The fun and hi-jinks continued with King Canute, followed by a saucy and superbly played farce about a Crusader’s wife getting up to hi-jinks of her own with a wandering troubadour, and having to hide him behind the arras when her husband returned home unexpectedly from the Crusades. The Hundred Years’ War song was wonderful, very well written and very well performed, and the opening number of the second act, ‘Beards’, about the Elizabethans, was also great. It had lovely comic acting as well as singing, such as when the Earl of Essex used a mobile phone (a suitably ancient one, of course) to phone Queen Elizabeth to try to secure a pardon.

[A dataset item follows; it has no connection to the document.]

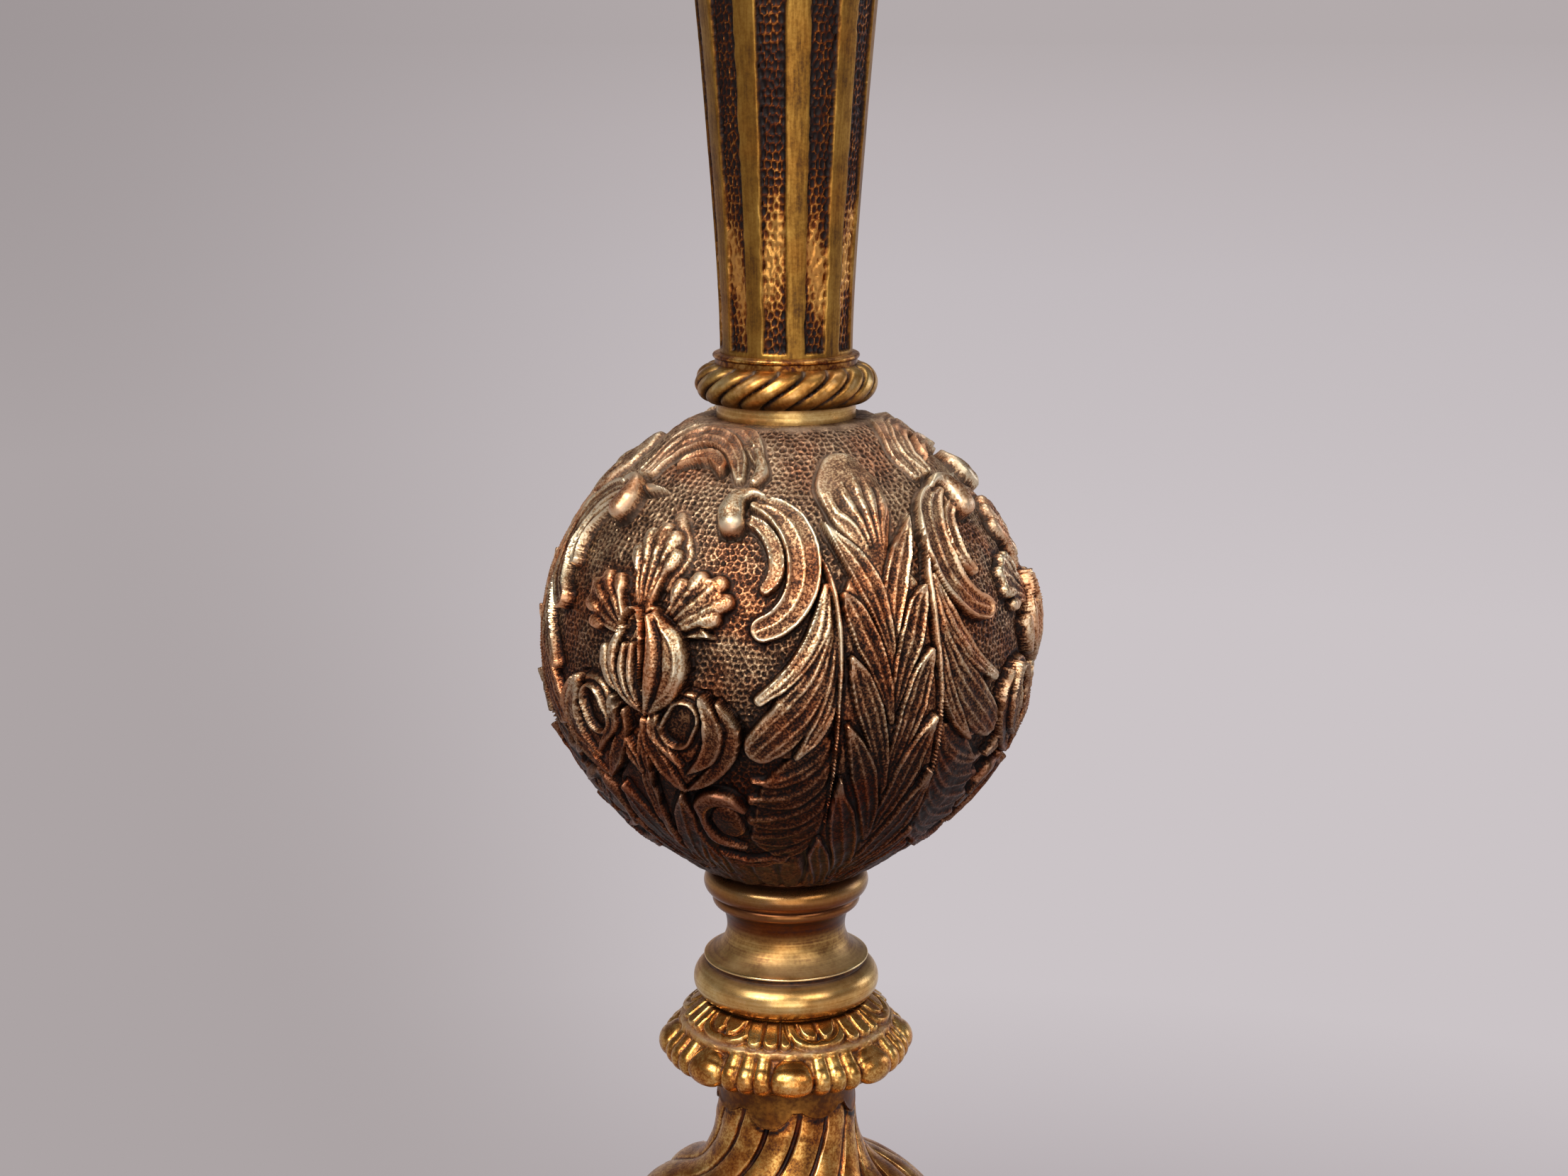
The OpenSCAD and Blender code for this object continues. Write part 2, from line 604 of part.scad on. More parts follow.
module fluted_shaft() {
    outer = shaft_outline();
    band = 360 / flutes * band_share;
    reach = 2 * shaft_max_r;
    middle = [for (p = outer) if (p[1] > 10 && p[1] < shaft_h - 8) p];
    color(brass) translate([0, 0, shaft_z]) difference() {
        union() {
            rotate_extrude() polygon(section(inset(outer, flute_depth), shaft_h));
            intersection() {
                rotate_extrude() polygon(concat([[register_r + 2, 0]], outer, [[register_r + 2, shaft_h]]));
                ring_about(flutes, band_start) linear_extrude(shaft_h)
                    polygon([[0, 0], [reach, -reach * tan(band / 2)], [reach, reach * tan(band / 2)]]);
            }
        }
        rotate_extrude()
            polygon(concat([[0, 10]], inset(middle, cast_wall + flute_depth), [[0, shaft_h - 10]]));
    }
}

// ---- Capital and candle fittings ----

module capital() {
    outer = concat(
        [[29, 0]],
        arc(29, 4, 4, -90, 80, 6),
        [[27, 9.4]],
        curve([27, 9.4], [20, 22], [22, 40], [36, 54], 10),
        curve([36, 54], [42, 60], [46, 62], [46, 68], 6),
        [[48, 69], [48, 73], [44, 74], [44, capital_h]]);
    color(brass) translate([0, 0, capital_z]) rotate_extrude() polygon(concat(
        [[bore_r, register_h + register_play],
         [register_r + register_gap, register_h + register_play],
         [register_r + register_gap, 0]],
        outer,
        [[18, capital_h], [18, capital_h - washer_h - 8.5], [bore_r, capital_h - washer_h - 8.5]]));
}

module lock_washer() color(steel) translate([0, 0, capital_z + capital_h - washer_h - 8.5]) difference() {
    cylinder(r = 15, h = washer_h);
    translate([0, 0, -1]) cylinder(r = bore_r, h = washer_h + 2);
}

module lock_nut() color(steel) hex_nut(capital_z + capital_h - 8.5, 8);

module candle_cup() {
    outer = concat(
        [[cup_r, 0]],
        [[cup_r, 2]],
        arc(cup_r, 4.6, 1.4, -90, 90, 5),
        [[cup_r - 0.6, 9], [cup_r - 0.6, cup_h - 8]],
        arc(cup_r - 0.4, cup_h - 4, 1.6, -90, 90, 5),
        [[cup_r, cup_h - 1], [cup_r - 0.8, cup_h]]);
    color(bright_brass) translate([0, 0, cup_z]) rotate_extrude() polygon(concat(
        [[0, 11], [rod_r + 0.1, 11], [rod_r + 0.1, 0]],
        outer,
        [[candle_r, cup_h], [candle_r, cup_floor], [0, cup_floor]]));
}

// Loose dish round the candle cup, which catches wax.
module drip_pan() {
    rest_gap = 0.05;
    outer = concat(
        [[pan_bore_r, 0], [40, 0]],
        curve([40, 0], [62, 0], [80, 2], [pan_r - 4, 9], 8),
        arc(pan_r - 2.4, 11.6, 2.4, -60, 150, 8));
    inner = concat(
        curve([pan_r - 6, 11.6], [78, 5.5], [62, 3.5], [44, 3.5], 8),
        [[pan_bore_r + 5, 3.5]],
        arc(pan_bore_r + 3, 8, 2, 0, 180, 6),
        [[pan_bore_r, 7]]);
    color(brass) translate([0, 0, cup_z + rest_gap]) rotate_extrude() polygon(concat(outer, inner));
}

module tie_rod() color(steel) translate([0, 0, rod_z]) cylinder(r = rod_r, h = cup_z + 10.5 - rod_z);

bun_foot(30);  // foot_1
bun_foot(150);  // foot_2
bun_foot(270);  // foot_3
foot_studs();
ballast_plate();
bottom_washer();
bottom_nut();
plinth();
base_border();
base_dome();
base_ring();
base_spool();
base_rope_ring();
bulb_cup();
spiral_bulb();
lappet_collar();
gadroon_disc();
spool();
ball();
ball_collar();
rope_ring();
shaft_ring();
fluted_shaft();
upper_rope_ring();
capital();
lock_washer();
lock_nut();
candle_cup();
drip_pan();
tie_rod();
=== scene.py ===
"""Torchere candle stand: cast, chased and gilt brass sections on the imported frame.

Lengths in the classes are in millimetres and angles in degrees. An angle round the stem
is 0 in front (towards -Y) and grows to the right (towards +X). Meshes are in metres.
"""
import logging
import math
from dataclasses import dataclass, replace
from enum import Enum

import bmesh
import bpy
import numpy as np
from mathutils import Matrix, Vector


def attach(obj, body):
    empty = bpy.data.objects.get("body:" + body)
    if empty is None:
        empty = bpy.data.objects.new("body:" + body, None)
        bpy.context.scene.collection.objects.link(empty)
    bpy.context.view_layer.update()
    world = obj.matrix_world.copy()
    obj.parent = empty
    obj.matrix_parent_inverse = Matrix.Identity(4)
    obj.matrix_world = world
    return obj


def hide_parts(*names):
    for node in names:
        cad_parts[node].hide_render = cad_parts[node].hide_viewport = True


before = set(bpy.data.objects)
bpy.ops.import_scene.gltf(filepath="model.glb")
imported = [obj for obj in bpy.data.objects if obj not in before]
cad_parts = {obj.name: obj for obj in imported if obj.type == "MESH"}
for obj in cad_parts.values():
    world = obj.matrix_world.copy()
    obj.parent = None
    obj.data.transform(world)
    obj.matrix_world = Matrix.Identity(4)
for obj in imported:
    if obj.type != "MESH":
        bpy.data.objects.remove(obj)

logging.basicConfig(level=logging.INFO, format="%(message)s")
log = logging.getLogger("candle_stand")

MM = 0.001

# Radius of the bore round the rod, and the register by which sections are centred on each other.
BORE = 6.6
REGISTER = 11.0
REGISTER_HEIGHT = 3.0
RECESS_DEPTH = 3.3
PLAY = 0.15

# Wear of surfaces inside, and the angles from which edges of chased and of turned work stay crisp.
HIDDEN_WEAR = 0.3
CHASED_CRISP = 70.0
TURNED_CRISP = 38.0

Point = tuple[float, float]
Point3 = tuple[float, float, float]
Colour = tuple[int, int, int]
Grid = np.ndarray
Socket = bpy.types.NodeSocket
Piece = bpy.types.Object


# ---- outlines


def arc(r: float, z: float, radius: float, start: float, end: float, count: int = 14) -> list[Point]:
    """Gives points along an arc.

    Args:
        r: Distance of the arc's centre from the axis.
        z: Height of the arc's centre.
        radius: Radius of the arc.
        start: First angle.
        end: Last angle.
        count: Number of steps.

    Returns:
        The points, from start to end.
    """
    angles = np.radians(np.linspace(start, end, count + 1))
    return [(r + radius * math.cos(a), z + radius * math.sin(a)) for a in angles]


def curve(a: Point, b: Point, c: Point, d: Point, count: int = 30) -> list[Point]:
    """Gives points along a cubic curve from a to d, drawn towards b and c.

    Args:
        a: First point.
        b: First handle.
        c: Second handle.
        d: Last point.
        count: Number of steps.

    Returns:
        The points, from a to d.
    """
    t = np.linspace(0, 1, count + 1)[:, None]
    u = 1 - t
    p = u**3 * np.array(a) + 3 * u * u * t * np.array(b) + 3 * u * t * t * np.array(c) + t**3 * np.array(d)
    return [(float(x), float(y)) for x, y in p]


def unit(x: Grid) -> Grid:
    """Keeps values between 0 and 1."""
    return np.clip(x, 0, 1)


def smooth(x: Grid) -> Grid:
    """Rises smoothly from 0 to 1 as x does."""
    x = unit(x)
    return x * x * (3 - 2 * x)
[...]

The Police Court scene, with Lindsay Dixon’s magnificent gangsta rapper judge performance, was one of the highlights of the evening and this was followed by another highly entertaining trio song, this time about Napoleon, Nelson and Wellington and how they all wore the same style of hat. Another farce with a theme of adultery, played with energy and commitment and this time about colonial India, took us through the Victorian Age. The audience was treated to a clever and funny hotch-potch of jumbled historical facts such as ‘the thin red bodyline’ – cricket and the Empire featuring prominently. A stirring song from the whole cast, with the audience joining in, concluded the entertainment and the audience, who had clearly had a wonderful time, left with many of them still singing ‘he’s in the cart’.
It was a full, family-friendly evening with a huge variety of sketch styles and a stunning array of costumes; an amazing amount of work must have gone into making them. Congratulations to everyone involved in the production – a great achievement.